* start *

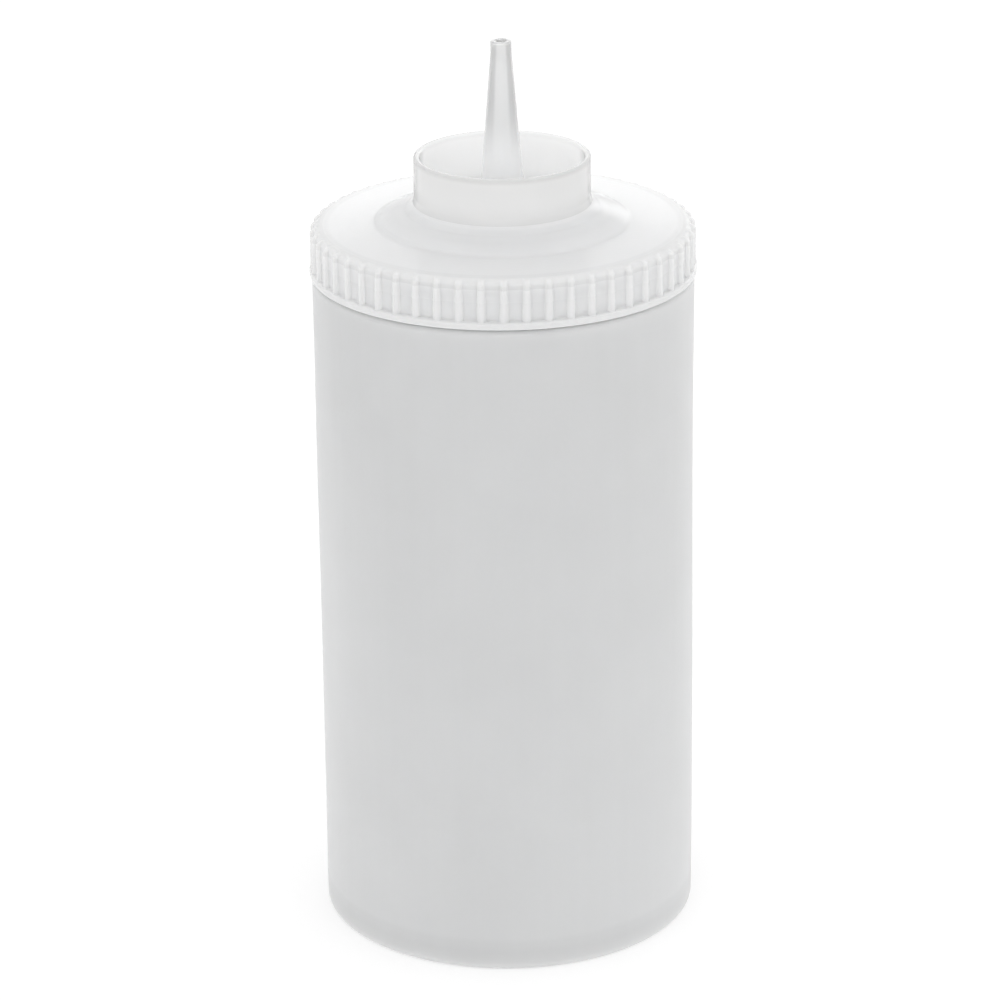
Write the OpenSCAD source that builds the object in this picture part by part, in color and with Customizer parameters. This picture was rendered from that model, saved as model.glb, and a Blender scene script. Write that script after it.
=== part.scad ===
// Wide-mouth squeeze bottle for sauce: a blow-moulded bottle, a captive
// sealing liner and a ribbed screw cap with an open collar round a cone
// nozzle.  Millimetres, +Z up, origin at the middle of the standing ring.

/* [Bottle body] */
// Outside diameter of the straight body
body_d = 88.9; // [86:0.1:92]
// Height of the flat shoulder that carries the neck
shoulder_z = 159.4; // [130:0.1:175]
// Wall thickness of the blown body
wall = 1.2; // [0.9:0.1:1.8]
// Outside radius of the heel, where the side turns under
heel_r = 1.5; // [1:0.1:3]
// Outside radius of the shoulder edge under the cap
shoulder_r = 1.2; // [1:0.1:2.2]
// Width of the flat ring that the bottle stands on
stand_w = 3.6; // [2.5:0.1:6]
// Height of the push-up at the middle of the base
push_up = 4.8; // [3:0.1:8]
// Thickness of the base panel
base_t = 1.7; // [1.2:0.1:2.5]

/* [Neck finish] */
// Outside diameter of the neck wall, at the thread root
neck_d = 80.6; // [80:0.1:80.8]
// Outside diameter over the neck thread
neck_thread_d = 83.0; // [82.6:0.1:83.2]
// Wall thickness of the neck
neck_wall = 1.8; // [1.4:0.1:2.2]
// Height of the neck above the shoulder
neck_h = 8.8; // [8.6:0.1:9]
// Rise of the thread in one turn
pitch = 5.08; // [5.0:0.01:5.15]
// Length of the neck thread in turns
neck_turns = 1.1; // [0.9:0.05:1.1]

/* [Cap skirt] */
// Diameter over the grip ribs
rib_d = 89.6; // [89.4:0.1:90]
// Diameter between the grip ribs
skirt_d = 87.9; // [87.6:0.1:88.3]
// Number of grip ribs
rib_n = 54; // [30:1:60]
// Radius of each rounded rib
rib_r = 1.05; // [0.8:0.05:1.2]
// Diameter of the smooth bead at the bottom edge
lip_d = 90.2; // [90:0.1:91]
// Height of the smooth bead
lip_h = 1.2; // [1.1:0.1:2.6]
// Gap between the shoulder and the seated cap
seat_gap = 0.7; // [0.5:0.1:1]
// Inside diameter of the skirt, at the thread root
cap_bore_d = 84.2; // [84:0.1:84.4]
// Diameter inside the cap thread
cap_thread_d = 81.8; // [81.6:0.1:82]
// Length of the cap thread in turns
cap_turns = 1.0; // [0.6:0.05:1.05]

/* [Cap top] */
// Height of the top of the shoulder above the reference height
edge_rise = 0.3; // [0:0.1:0.6]
// Thickness of the top where it bears on the liner
plate_t = 1.6; // [1.2:0.1:2]
// Outside radius of the rib crests where they run over the shoulder
rib_round_r = 2.0; // [1.6:0.1:3]
// Outside radius of the skin between the ribs at the same place
skin_round_r = 1.6; // [1.2:0.1:2.4]
// Rise of the slightly conical top from the shoulder to the tier
crown = 0.8; // [0:0.1:1.2]
// Radius of the foot of the raised tier
tier_r = 29.2; // [27:0.1:33]
// Radius of the top of the raised tier
tier_top_r = 22.6; // [22.4:0.1:24]
// Rise of the tier at its foot
tier_step = 0.7; // [0.5:0.1:1.2]
// Rise of the whole tier above the reference height
tier_h = 4.0; // [3.6:0.1:4.6]

/* [Collar] */
// Outside diameter of the open collar
collar_d = 41.0; // [39:0.1:42]
// Height of the collar rim above the reference height
collar_h = 16.5; // [12:0.1:20]
// Wall thickness of the collar
collar_wall = 1.4; // [1.1:0.1:1.8]
// Floor of the collar above the reference height
cup_floor = 4.7; // [4.2:0.1:6]

/* [Nozzle] */
// Height of the nozzle tip above the reference height
nozzle_h = 43.6; // [30:0.1:50]
// Outside diameter at the tip
tip_d = 4.9; // [4.4:0.1:6]
// Length of the straight land at the tip
tip_land = 3.0; // [2:0.1:5]
// Diameter of the outlet hole
outlet_d = 2.4; // [1.5:0.1:2.8]
// Outside diameter of the cone where it meets its foot flare
cone_d = 9.9; // [9:0.1:11]
// Height of the foot flare above the collar floor
flare_h = 5.4; // [4:0.1:6]
// Radius of the foot flare at the collar floor
flare_r = 8.6; // [7.5:0.1:10]
// Thickness of the cone wall at its foot
cone_wall = 1.4; // [1.2:0.1:1.8]

/* [Liner] */
// Thickness of the liner
liner_t = 1.1; // [0.8:0.05:1.3]
// Inside diameter of the liner
liner_id = 75.8; // [75.6:0.1:76]
// Outside diameter of the liner
liner_od = 81.0; // [80.8:0.1:81.2]

/* [Hidden] */

R = body_d / 2;
neck_r = neck_d / 2;
rim_z = shoulder_z + neck_h;        // top of the neck
under_z = rim_z + liner_t;          // underside of the flat cap top
top_z = under_z + plate_t;          // reference height of the cap top
edge_z = top_z + edge_rise;         // top of the rounded shoulder
foot_z = edge_z + crown;            // the conical top at the foot of the tier
lip_z = shoulder_z + seat_gap;      // bottom edge of the seated cap
bore_r = cap_bore_d / 2;
skin_r = skirt_d / 2;
crest_r = rib_d / 2;
tip_z = top_z + nozzle_h;
floor_z = top_z + cup_floor;
rim_collar_z = top_z + collar_h;
cr = collar_d / 2;
thread_hw = 1.2;                    // half width of either thread at its root
crest_hw = 0.45;                    // half width of either thread at its crest
dome_e = R - heel_r - stand_w - 0.9; // radius where the push-up dome ends
dome_d = push_up - 1.0;              // rise of the dome
dome_r = (dome_e * dome_e + dome_d * dome_d) / (2 * dome_d);
dome_a = asin(dome_e / dome_r);
neck_thread_z = shoulder_z + 1.9;   // middle of the neck thread at its start
flank_gap = 1.65;                   // drop from the neck thread to the cap thread
cap_thread_from = 135;              // turn angle at which the cap thread begins
seg = 6.6;                          // thread step in degrees

// points along an arc in the r-z plane
function arc(c, r, a0, a1, n) =
    [for (i = [0:n]) let (a = a0 + (a1 - a0) * i / n) [c[0] + r * cos(a), c[1] + r * sin(a)]];

// one thread section at turn angle a: the root side first, then the crest
// side.  k is 1 for a full section and 0 where the thread has run out.
function section(a, z, root, embed, crest, k) =
    let (rr = root + embed, rc = root + embed * 0.4 + (crest - root - embed * 0.4) * k,
         h0 = thread_hw, h1 = crest_hw + (thread_hw * 0.8 - crest_hw) * (1 - k))
    [[rr * cos(a), rr * sin(a), z - h0], [rc * cos(a), rc * sin(a), z - h1],
     [rc * cos(a), rc * sin(a), z + h1], [rr * cos(a), rr * sin(a), z + h0]];

// a thread as one closed band that runs out into its wall at both ends;
// embed is negative for a thread on the outside of a wall
module thread(root, crest, embed, z0, a0, turns) {
    n = round(turns * 360 / seg);
    fade = 4;
    pts = [for (i = [0:n]) each section(a0 + i * turns * 360 / n,
            z0 + pitch * i * turns / n, root, embed, crest,
            min(1, i / fade, (n - i) / fade))];
    out = embed > 0;
    quad = [for (i = [0:n - 1], j = [0:3])
        let (a = 4 * i + j, b = 4 * i + (j + 1) % 4, c = a + 4, d = b + 4)
        each (out ? [[a, c, b], [b, c, d]] : [[a, b, c], [b, d, c]])];
    ends = out ? [[0, 1, 2], [0, 2, 3], [4 * n + 2, 4 * n + 1, 4 * n], [4 * n + 3, 4 * n + 2, 4 * n]]
               : [[2, 1, 0], [3, 2, 0], [4 * n, 4 * n + 1, 4 * n + 2], [4 * n, 4 * n + 2, 4 * n + 3]];
    polyhedron(points = pts, faces = concat(quad, ends), convexity = 10);
}

// the blown bottle: body, heel, push-up base, shoulder and threaded neck
module bottle() {
    outer = concat(
        arc([0, push_up - dome_r], dome_r, 90, 90 - dome_a, 6),
        [[R - heel_r - stand_w, 0]],
        arc([R - heel_r, heel_r], heel_r, -90, 0, 6),
        arc([R - shoulder_r, shoulder_z - shoulder_r], shoulder_r, 0, 90, 7),
        [[neck_r + 0.8, shoulder_z], [neck_r, shoulder_z + 0.8],
         [neck_r, rim_z - 0.35], [neck_r - 0.35, rim_z]]);
    ir = R - wall;
    nr = neck_r - neck_wall;
    zi = shoulder_z - wall;
    inner = concat(
        [[nr + 0.35, rim_z], [nr, rim_z - 0.35], [nr, zi + 1.6], [nr + 1.4, zi + 0.1],
         [ir - 1.4, zi - 0.3], [ir - 0.4, zi - 1.0], [ir, zi - 2.2]],
        arc([ir - 3.4, base_t + 3.4], 3.4, 0, -80, 7),
        arc([0, push_up + base_t - dome_r], dome_r, 90 - dome_a * 0.95, 90, 6));
    color([0.86, 0.87, 0.87, 0.8]) union() {
        rotate_extrude($fn = 180) polygon(concat(outer, inner));
        thread(neck_r, neck_thread_d / 2, -0.5, neck_thread_z, 0, neck_turns);
    }
}

// the flat ring that seals the cap to the rim of the neck
module cap_liner() {
    color([0.93, 0.93, 0.91]) translate([0, 0, rim_z]) difference() {
        cylinder(d = liner_od, h = liner_t, $fn = 180);
        translate([0, 0, -1]) cylinder(d = liner_id, h = liner_t + 2, $fn = 180);
    }
}

// the turned section of the cap: skirt, flat top, tier, collar and nozzle
module cap_section() {
    ret_r = liner_id / 2 - 0.3;
    tilt = atan2(top_z + tier_h - foot_z - tier_step, tier_r - 0.9 - tier_top_r);
    ceil_z = foot_z - plate_t - 0.5;
    polygon(concat(
        // bottom edge, smooth bead, skin between the ribs, rounded shoulder
        [[bore_r, lip_z + 0.5], [bore_r + 0.5, lip_z]],
        arc([lip_d / 2 - 0.5, lip_z + 0.5], 0.5, -90, 0, 3),
        arc([lip_d / 2 - 0.5, lip_z + lip_h - 0.5], 0.5, 0, 90, 3),
        [[skin_r, lip_z + lip_h + 0.15]],
        arc([skin_r - skin_round_r, edge_z - skin_round_r], skin_round_r, 0, 86, 6),
        // conical top, foot of the tier, cone of the tier, foot of the collar
        [[tier_r + 0.5, foot_z], [tier_r, foot_z + 0.12], [tier_r - 0.3, foot_z + 0.35],
         [tier_r - 0.5, foot_z + tier_step - 0.15], [tier_r - 0.9, foot_z + tier_step],
         [tier_top_r, top_z + tier_h]],
        [[cr + 0.9, top_z + tier_h + 0.75], [cr + 0.25, top_z + tier_h + 1.6], [cr, top_z + tier_h + 2.7]],
        // collar wall, rounded rim, inside of the collar
        arc([cr - 0.55, rim_collar_z - 0.55], 0.55, 0, 90, 4),
        arc([cr - collar_wall + 0.45, rim_collar_z - 0.45], 0.45, 90, 180, 4),
        [[cr - collar_wall, floor_z + 1.2], [cr - collar_wall - 0.35, floor_z + 0.35],
         [cr - collar_wall - 1.2, floor_z]],
        // flared foot, cone and tip of the nozzle
        [for (i = [0:6]) let (t = i / 6)
            [flare_r + (cone_d / 2 - flare_r) * (1 - pow(1 - t, 2.4)), floor_z + flare_h * pow(t, 1.5)]],
        [[tip_d / 2, tip_z - tip_land], [tip_d / 2, tip_z - 0.35],
         [tip_d / 2 - 0.1, tip_z - 0.1], [tip_d / 2 - 0.35, tip_z],
         // outlet hole, cone channel and funnel
         [outlet_d / 2, tip_z], [outlet_d / 2, tip_z - tip_land],
         [cone_d / 2 - cone_wall, floor_z + flare_h],
         [cone_d / 2 - cone_wall + 0.5, floor_z + 1.6],
         [cone_d / 2 + 0.6, floor_z - 0.8], [cone_d / 2 + 1.6, floor_z - plate_t],
         // underside of the collar floor, of the tier and of the flat top
         [cr - collar_wall, floor_z - plate_t],
         [tier_top_r - plate_t * sin(tilt), top_z + tier_h - plate_t * cos(tilt)],
         [tier_r - 1.6, ceil_z + tier_step + 0.1], [tier_r - 0.9, ceil_z + 0.15], [tier_r - 0.3, ceil_z],
         // ring that keeps the liner in place
         [ret_r - 1.1, under_z], [ret_r - 0.9, under_z - 1.8], [ret_r - 0.2, under_z - 1.8],
         [ret_r, under_z - 1.5], [ret_r, under_z],
         // corner and bore of the skirt
         [bore_r - 1.2, under_z], [bore_r - 0.35, under_z - 0.35], [bore_r, under_z - 1.3]]));
}

// the grip ribs: round ridges that run up to the shoulder and fade out there
module grip_ribs() {
    z0 = lip_z + lip_h - 0.8;
    rib_top_z = edge_z - 0.12;
    intersection() {
        rotate_extrude($fn = 180) polygon(concat(
            [[skin_r - 4, z0], [crest_r, z0]],
            arc([crest_r - rib_round_r, rib_top_z - rib_round_r], rib_round_r, 0, 90, 6),
            [[skin_r - 4, rib_top_z]]));
        for (i = [0:rib_n - 1])
            rotate([0, 0, -90 + i * 360 / rib_n]) translate([crest_r - rib_r, 0, z0 - 1])
                cylinder(r = rib_r, h = edge_z - z0 + 2, $fn = 24);
    }
}

// the one-piece cap: turned section, grip ribs and inside thread
module screw_cap() {
    color([0.9, 0.9, 0.9, 0.9]) union() {
        rotate_extrude($fn = 180) cap_section();
        grip_ribs();
        thread(bore_r, cap_thread_d / 2, 0.5,
               neck_thread_z - flank_gap + pitch * cap_thread_from / 360,
               cap_thread_from, cap_turns);
    }
}

bottle();
cap_liner();
screw_cap();
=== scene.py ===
import math

import bpy
import numpy as np
from mathutils import Matrix, Vector


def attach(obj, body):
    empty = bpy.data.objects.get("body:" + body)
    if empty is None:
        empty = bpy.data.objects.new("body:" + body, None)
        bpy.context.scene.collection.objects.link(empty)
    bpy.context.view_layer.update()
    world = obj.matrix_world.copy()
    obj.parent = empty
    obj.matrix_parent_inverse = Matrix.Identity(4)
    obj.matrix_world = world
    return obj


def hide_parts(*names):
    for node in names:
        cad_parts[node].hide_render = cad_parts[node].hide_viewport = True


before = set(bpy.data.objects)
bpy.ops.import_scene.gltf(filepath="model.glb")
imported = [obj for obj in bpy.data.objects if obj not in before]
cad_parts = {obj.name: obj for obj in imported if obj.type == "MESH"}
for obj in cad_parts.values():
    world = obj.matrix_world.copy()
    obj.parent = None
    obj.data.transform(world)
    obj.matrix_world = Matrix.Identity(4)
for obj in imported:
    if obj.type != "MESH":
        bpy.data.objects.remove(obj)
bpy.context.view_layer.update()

MM = 0.001
PITCH = 5.08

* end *

WHAT IS EXPECTED:
Give again, word for word, the lines of the listing, starting at its first line and ending with the line containing "neck_turns = 1.1; // [0.9:0.05:1.1]".

REPLY TO THE TASK:
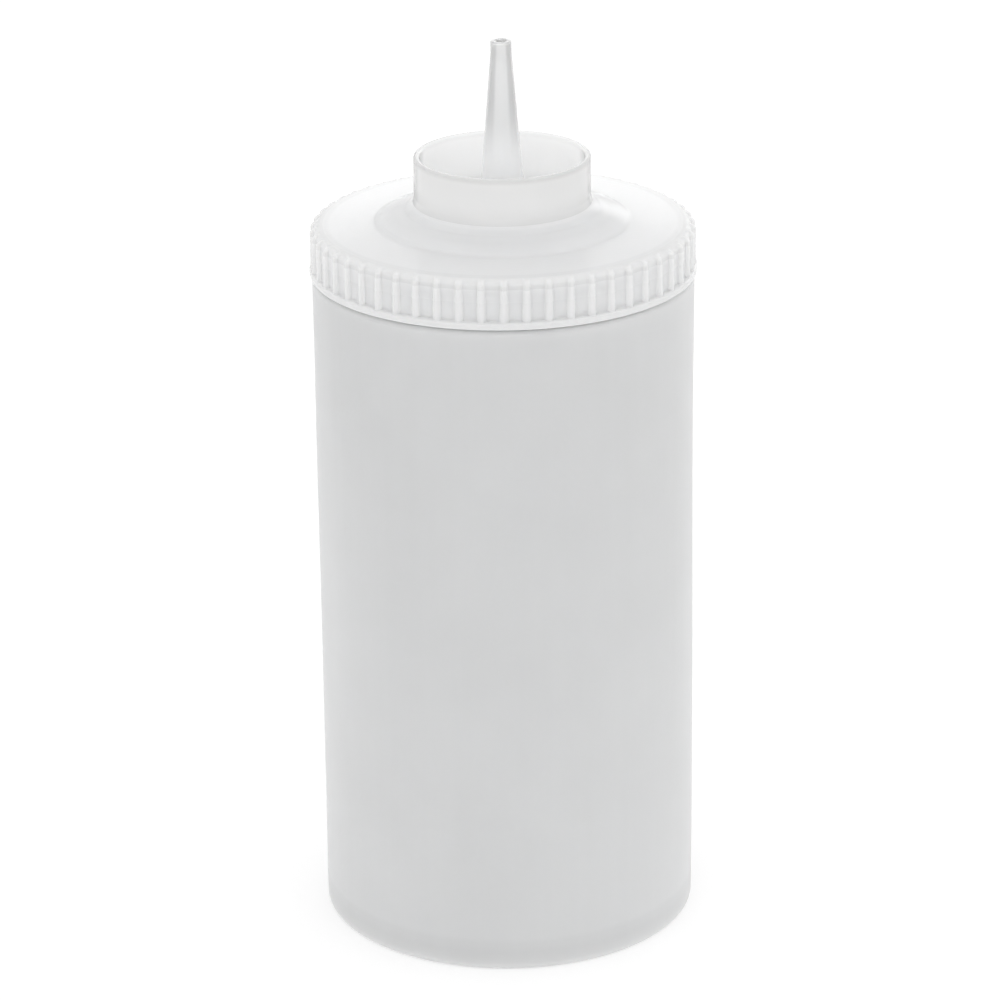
Write the OpenSCAD source that builds the object in this picture part by part, in color and with Customizer parameters. This picture was rendered from that model, saved as model.glb, and a Blender scene script. Write that script after it.
=== part.scad ===
// Wide-mouth squeeze bottle for sauce: a blow-moulded bottle, a captive
// sealing liner and a ribbed screw cap with an open collar round a cone
// nozzle.  Millimetres, +Z up, origin at the middle of the standing ring.

/* [Bottle body] */
// Outside diameter of the straight body
body_d = 88.9; // [86:0.1:92]
// Height of the flat shoulder that carries the neck
shoulder_z = 159.4; // [130:0.1:175]
// Wall thickness of the blown body
wall = 1.2; // [0.9:0.1:1.8]
// Outside radius of the heel, where the side turns under
heel_r = 1.5; // [1:0.1:3]
// Outside radius of the shoulder edge under the cap
shoulder_r = 1.2; // [1:0.1:2.2]
// Width of the flat ring that the bottle stands on
stand_w = 3.6; // [2.5:0.1:6]
// Height of the push-up at the middle of the base
push_up = 4.8; // [3:0.1:8]
// Thickness of the base panel
base_t = 1.7; // [1.2:0.1:2.5]

/* [Neck finish] */
// Outside diameter of the neck wall, at the thread root
neck_d = 80.6; // [80:0.1:80.8]
// Outside diameter over the neck thread
neck_thread_d = 83.0; // [82.6:0.1:83.2]
// Wall thickness of the neck
neck_wall = 1.8; // [1.4:0.1:2.2]
// Height of the neck above the shoulder
neck_h = 8.8; // [8.6:0.1:9]
// Rise of the thread in one turn
pitch = 5.08; // [5.0:0.01:5.15]
// Length of the neck thread in turns
neck_turns = 1.1; // [0.9:0.05:1.1]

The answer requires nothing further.